The budget forecast is gloomy, and spending smarter alone won't fix the problem.
November 19, 2009—Air Force Secretary Michael Donley told Politico in an interview that the program turmoil the service encountered in 2009 is not the end; he expects "continuing resource constraints and program challenges."
Defense analysts testifying Thursday before the House Armed Services Committee said much the same thing. While a drop in the defense budget may not come in 2011—the first real Obama Administration defense budget to be presented in February 2010—they all agreed it would come soon. There were mixed feelings as to whether that's good or bad.

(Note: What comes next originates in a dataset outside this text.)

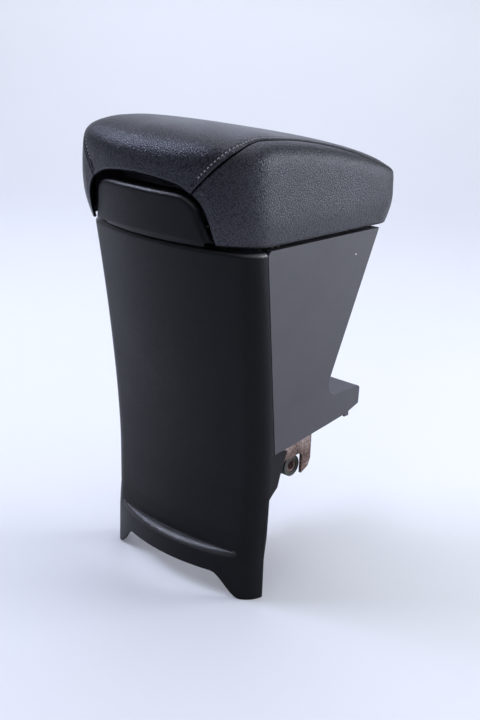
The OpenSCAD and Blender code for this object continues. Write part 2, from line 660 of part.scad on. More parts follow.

Understanding the likely budget constraints on 2011 and the Future Years Defense Program, said committee chairman Rep. Ike Skelton (D-Mo.) is "critical" to Congressional fiscal stewardship and its review of the accompanying Quadrennial Defense Review.
He added, "The [defense budget] picture is not a pretty one."
Ranking member Rep. Buck McKeon (R-Calif.) said many lawmakers believe the defense budget "is not headed in the right direction."
He asserted that pressures on the defense budget from rising personnel and operations and maintenance costs "warrant, in my view, a higher top line."
At the hearing, David Berteau with the Center for Strategic and International Studies, said it's inevitable for the budget to come down and that the Pentagon must abandon changes former Defense Secretary Donald Rumsfeld made to the Planning, Programming, and Budgeting System (PPBS), which he said made it "easier for DOD to avoid making the hard choices about requirements, programs, and budgets."
He added that there's "no easy fix" and the answer ultimately may be to "live with more risk than we want."
Thomas Donnelly with the American Enterprise Institute indicated that projections over the FYDP forecast a freeze of baseline defense spending at three percent—or a shade less—of the gross domestic product, such that "the level of investment will not match the level of threat or the level of our strategic need."
The level currently is about 3.6 percent (without war costs), and Joint Chiefs Chairman Adm. Mike Mullen is on record calling for at least four percent of GDP. (Also see Not the Right Answer)
Donnelly maintained, "If we are to preserve American primacy—and the remarkable peaceful, prosperous, and free international system that we have created—we must not only spend smarter, we must try to restrain our appetite for social entitlements.
He added, "But most of all and first of all, we must reverse the trend toward decline and rebuild our armed forces."